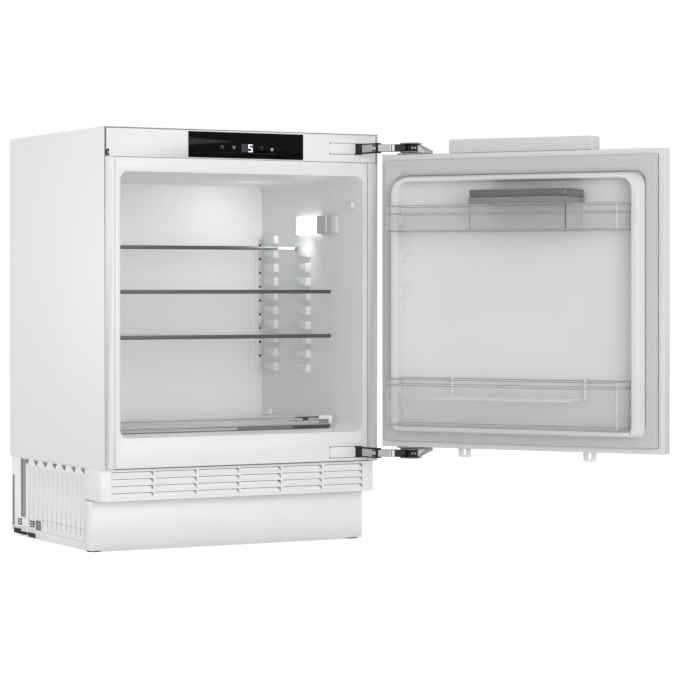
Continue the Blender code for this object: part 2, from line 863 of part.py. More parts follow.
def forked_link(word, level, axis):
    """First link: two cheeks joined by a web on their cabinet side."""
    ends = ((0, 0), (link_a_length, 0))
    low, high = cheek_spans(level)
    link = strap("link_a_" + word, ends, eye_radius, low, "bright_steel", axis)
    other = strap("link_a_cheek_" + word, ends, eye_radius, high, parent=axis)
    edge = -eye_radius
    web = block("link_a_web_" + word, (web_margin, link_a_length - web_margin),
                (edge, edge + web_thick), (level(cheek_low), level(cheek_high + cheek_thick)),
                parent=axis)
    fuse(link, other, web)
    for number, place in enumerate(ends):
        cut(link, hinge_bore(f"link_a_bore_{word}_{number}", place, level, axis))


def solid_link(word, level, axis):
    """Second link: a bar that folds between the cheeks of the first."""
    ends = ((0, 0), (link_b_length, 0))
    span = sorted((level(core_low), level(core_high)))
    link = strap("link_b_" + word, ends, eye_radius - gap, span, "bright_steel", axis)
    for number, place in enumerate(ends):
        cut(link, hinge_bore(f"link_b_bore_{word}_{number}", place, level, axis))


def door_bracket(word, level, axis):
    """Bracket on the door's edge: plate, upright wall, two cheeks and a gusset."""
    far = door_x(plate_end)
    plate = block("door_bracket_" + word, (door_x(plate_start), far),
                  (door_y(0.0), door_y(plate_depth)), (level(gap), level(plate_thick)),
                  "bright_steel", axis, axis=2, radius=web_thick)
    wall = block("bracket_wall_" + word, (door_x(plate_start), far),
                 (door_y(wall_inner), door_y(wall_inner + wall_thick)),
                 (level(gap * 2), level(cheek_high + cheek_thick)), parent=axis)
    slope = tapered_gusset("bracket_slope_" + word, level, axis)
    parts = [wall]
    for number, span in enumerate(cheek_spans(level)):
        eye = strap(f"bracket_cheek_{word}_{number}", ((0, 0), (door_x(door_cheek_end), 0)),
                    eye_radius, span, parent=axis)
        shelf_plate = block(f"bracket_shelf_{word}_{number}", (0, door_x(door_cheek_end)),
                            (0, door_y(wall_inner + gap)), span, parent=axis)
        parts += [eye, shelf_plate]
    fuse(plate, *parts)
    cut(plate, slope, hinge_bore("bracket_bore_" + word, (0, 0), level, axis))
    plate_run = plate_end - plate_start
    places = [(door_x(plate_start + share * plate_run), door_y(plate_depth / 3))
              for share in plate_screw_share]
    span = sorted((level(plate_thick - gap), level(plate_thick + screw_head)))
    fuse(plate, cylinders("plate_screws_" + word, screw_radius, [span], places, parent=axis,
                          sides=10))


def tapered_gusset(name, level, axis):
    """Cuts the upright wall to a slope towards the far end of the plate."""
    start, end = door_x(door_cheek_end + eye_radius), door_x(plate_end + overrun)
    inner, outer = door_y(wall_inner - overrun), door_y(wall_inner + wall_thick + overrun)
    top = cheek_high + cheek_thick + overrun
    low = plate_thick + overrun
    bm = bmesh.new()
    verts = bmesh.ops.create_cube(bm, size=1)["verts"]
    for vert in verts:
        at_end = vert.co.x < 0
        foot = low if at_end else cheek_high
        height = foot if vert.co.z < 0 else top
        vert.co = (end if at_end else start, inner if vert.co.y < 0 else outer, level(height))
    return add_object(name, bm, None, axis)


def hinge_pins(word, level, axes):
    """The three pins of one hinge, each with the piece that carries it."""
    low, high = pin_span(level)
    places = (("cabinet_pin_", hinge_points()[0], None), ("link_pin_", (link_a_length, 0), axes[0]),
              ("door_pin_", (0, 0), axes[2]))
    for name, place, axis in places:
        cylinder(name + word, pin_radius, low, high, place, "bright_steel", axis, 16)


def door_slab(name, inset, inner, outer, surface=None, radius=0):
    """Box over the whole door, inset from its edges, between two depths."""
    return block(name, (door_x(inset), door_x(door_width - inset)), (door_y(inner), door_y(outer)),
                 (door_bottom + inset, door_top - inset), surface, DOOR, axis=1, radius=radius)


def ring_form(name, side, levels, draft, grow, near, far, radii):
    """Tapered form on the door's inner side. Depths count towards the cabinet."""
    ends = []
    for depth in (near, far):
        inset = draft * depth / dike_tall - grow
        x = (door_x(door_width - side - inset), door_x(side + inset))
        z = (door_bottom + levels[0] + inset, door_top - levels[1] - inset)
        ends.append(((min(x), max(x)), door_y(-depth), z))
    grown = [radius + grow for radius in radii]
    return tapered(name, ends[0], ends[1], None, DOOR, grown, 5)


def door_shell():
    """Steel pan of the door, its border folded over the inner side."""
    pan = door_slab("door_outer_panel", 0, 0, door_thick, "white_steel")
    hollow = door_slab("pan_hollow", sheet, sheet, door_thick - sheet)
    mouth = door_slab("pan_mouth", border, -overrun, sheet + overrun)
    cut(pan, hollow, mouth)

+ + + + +

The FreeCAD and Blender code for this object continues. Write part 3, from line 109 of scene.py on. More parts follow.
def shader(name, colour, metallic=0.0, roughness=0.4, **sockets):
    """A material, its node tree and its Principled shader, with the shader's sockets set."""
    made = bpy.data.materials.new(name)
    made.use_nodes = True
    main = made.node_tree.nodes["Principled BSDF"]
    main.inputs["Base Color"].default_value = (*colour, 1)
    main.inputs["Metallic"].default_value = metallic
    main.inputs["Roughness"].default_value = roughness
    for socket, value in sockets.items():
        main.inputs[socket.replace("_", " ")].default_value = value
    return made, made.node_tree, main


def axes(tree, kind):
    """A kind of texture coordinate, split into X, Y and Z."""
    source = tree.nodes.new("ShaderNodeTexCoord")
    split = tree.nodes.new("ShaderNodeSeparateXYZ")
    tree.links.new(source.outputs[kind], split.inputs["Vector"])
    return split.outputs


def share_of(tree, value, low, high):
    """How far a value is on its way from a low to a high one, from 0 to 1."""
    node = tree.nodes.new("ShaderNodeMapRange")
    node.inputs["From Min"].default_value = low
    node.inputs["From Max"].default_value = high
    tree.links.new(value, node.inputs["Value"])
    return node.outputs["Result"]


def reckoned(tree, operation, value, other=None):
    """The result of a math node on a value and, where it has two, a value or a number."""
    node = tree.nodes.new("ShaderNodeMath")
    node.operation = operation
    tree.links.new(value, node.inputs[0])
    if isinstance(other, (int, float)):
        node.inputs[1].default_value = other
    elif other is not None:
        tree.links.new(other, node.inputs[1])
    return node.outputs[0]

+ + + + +

- Work to do: Copy out every line in the entries above that holds "parts".

- Exercise output:
Continue the Blender code for this object: part 2, from line 863 of part.py. More parts follow.
    parts = [wall]
        parts += [eye, shelf_plate]
    fuse(plate, *parts)
The FreeCAD and Blender code for this object continues. Write part 3, from line 109 of scene.py on. More parts follow.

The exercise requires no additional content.